* Description of the task *
Start at the line containing "spring_height = seat_rear", stop at the line containing "obj.matrix_parent_inverse = Matrix.Identity(4)", and set down every line in that stretch exactly as written, and nothing else.

* Source data *

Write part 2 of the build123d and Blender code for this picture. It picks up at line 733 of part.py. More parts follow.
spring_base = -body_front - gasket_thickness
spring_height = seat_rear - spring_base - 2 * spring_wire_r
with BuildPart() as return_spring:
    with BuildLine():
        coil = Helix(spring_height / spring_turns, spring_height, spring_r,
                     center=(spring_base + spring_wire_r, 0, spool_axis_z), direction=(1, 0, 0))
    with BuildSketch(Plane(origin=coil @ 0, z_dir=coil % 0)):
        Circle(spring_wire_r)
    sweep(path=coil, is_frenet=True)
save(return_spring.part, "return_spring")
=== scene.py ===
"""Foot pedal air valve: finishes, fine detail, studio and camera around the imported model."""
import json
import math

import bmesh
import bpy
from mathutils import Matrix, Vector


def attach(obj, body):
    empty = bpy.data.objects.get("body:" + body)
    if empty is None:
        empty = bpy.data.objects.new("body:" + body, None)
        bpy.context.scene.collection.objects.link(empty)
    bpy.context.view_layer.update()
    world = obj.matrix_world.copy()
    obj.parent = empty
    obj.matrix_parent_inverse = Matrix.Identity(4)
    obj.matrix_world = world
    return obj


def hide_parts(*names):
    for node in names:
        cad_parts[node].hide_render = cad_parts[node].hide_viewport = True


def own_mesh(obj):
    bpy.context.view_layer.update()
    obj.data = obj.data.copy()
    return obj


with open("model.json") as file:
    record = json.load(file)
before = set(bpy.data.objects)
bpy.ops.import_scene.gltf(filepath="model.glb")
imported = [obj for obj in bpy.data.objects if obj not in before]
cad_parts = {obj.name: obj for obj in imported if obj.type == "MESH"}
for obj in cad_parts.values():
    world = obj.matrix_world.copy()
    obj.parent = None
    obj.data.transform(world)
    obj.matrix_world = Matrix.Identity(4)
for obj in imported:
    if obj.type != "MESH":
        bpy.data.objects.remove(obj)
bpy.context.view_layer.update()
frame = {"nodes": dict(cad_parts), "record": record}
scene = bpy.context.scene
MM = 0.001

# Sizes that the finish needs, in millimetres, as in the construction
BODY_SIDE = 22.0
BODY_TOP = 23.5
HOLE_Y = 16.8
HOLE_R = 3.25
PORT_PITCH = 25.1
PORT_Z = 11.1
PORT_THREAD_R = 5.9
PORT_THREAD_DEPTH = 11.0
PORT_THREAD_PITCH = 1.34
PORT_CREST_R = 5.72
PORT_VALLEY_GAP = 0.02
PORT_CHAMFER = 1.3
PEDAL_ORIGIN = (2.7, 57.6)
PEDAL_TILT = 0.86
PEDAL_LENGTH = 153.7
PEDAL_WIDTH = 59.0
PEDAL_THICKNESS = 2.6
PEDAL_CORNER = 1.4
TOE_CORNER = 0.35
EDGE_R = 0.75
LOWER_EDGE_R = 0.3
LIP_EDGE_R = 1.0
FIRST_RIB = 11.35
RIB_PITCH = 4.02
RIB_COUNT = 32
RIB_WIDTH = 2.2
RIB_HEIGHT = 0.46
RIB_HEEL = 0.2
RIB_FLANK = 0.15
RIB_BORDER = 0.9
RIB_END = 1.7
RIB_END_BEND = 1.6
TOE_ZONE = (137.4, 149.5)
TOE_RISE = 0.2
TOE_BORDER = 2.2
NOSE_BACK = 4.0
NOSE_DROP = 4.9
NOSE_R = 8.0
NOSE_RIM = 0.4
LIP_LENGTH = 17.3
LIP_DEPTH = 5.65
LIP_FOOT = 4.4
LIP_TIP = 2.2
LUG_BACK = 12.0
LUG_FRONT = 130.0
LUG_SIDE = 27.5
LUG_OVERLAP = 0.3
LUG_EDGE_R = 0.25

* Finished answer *
spring_height = seat_rear - spring_base - 2 * spring_wire_r
with BuildPart() as return_spring:
    with BuildLine():
        coil = Helix(spring_height / spring_turns, spring_height, spring_r,
                     center=(spring_base + spring_wire_r, 0, spool_axis_z), direction=(1, 0, 0))
    with BuildSketch(Plane(origin=coil @ 0, z_dir=coil % 0)):
        Circle(spring_wire_r)
    sweep(path=coil, is_frenet=True)
save(return_spring.part, "return_spring")
=== scene.py ===
"""Foot pedal air valve: finishes, fine detail, studio and camera around the imported model."""
import json
import math

import bmesh
import bpy
from mathutils import Matrix, Vector


def attach(obj, body):
    empty = bpy.data.objects.get("body:" + body)
    if empty is None:
        empty = bpy.data.objects.new("body:" + body, None)
        bpy.context.scene.collection.objects.link(empty)
    bpy.context.view_layer.update()
    world = obj.matrix_world.copy()
    obj.parent = empty
    obj.matrix_parent_inverse = Matrix.Identity(4)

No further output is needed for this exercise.